SUPPLIED INFORMATION.
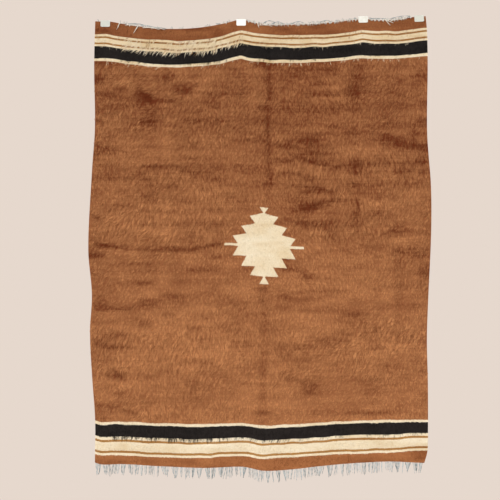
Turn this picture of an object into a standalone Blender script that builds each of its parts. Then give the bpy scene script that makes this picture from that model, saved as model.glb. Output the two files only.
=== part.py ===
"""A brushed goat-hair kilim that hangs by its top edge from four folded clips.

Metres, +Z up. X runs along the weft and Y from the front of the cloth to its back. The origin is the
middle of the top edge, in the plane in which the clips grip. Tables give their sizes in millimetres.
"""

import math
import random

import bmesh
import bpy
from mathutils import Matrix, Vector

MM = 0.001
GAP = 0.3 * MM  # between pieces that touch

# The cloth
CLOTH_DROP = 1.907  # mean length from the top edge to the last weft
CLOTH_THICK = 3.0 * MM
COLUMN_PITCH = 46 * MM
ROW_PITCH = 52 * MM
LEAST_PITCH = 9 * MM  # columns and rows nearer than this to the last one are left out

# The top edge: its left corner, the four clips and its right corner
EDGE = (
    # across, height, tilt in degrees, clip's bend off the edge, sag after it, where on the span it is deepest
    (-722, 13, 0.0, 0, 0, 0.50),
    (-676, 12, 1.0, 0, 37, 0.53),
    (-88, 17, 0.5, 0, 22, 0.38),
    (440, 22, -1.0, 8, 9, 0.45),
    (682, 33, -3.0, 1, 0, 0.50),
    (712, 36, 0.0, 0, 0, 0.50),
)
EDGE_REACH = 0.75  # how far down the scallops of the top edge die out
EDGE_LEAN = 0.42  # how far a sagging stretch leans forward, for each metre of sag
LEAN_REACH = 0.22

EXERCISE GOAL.
Your answer should be exactly the lines of the data above, from the first through the line containing "LEAST_PITCH = 9".

WRITTEN SOLUTION.
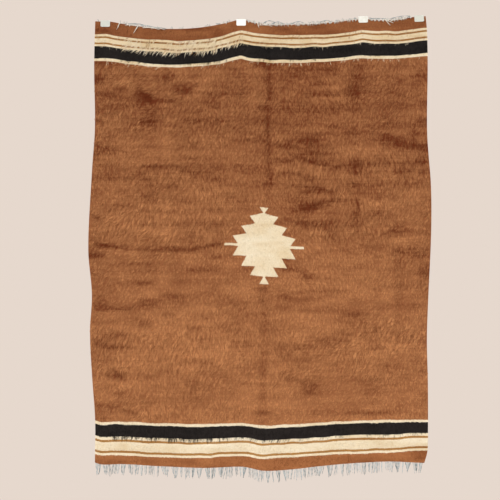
Turn this picture of an object into a standalone Blender script that builds each of its parts. Then give the bpy scene script that makes this picture from that model, saved as model.glb. Output the two files only.
=== part.py ===
"""A brushed goat-hair kilim that hangs by its top edge from four folded clips.

Metres, +Z up. X runs along the weft and Y from the front of the cloth to its back. The origin is the
middle of the top edge, in the plane in which the clips grip. Tables give their sizes in millimetres.
"""

import math
import random

import bmesh
import bpy
from mathutils import Matrix, Vector

MM = 0.001
GAP = 0.3 * MM  # between pieces that touch

# The cloth
CLOTH_DROP = 1.907  # mean length from the top edge to the last weft
CLOTH_THICK = 3.0 * MM
COLUMN_PITCH = 46 * MM
ROW_PITCH = 52 * MM
LEAST_PITCH = 9 * MM  # columns and rows nearer than this to the last one are left out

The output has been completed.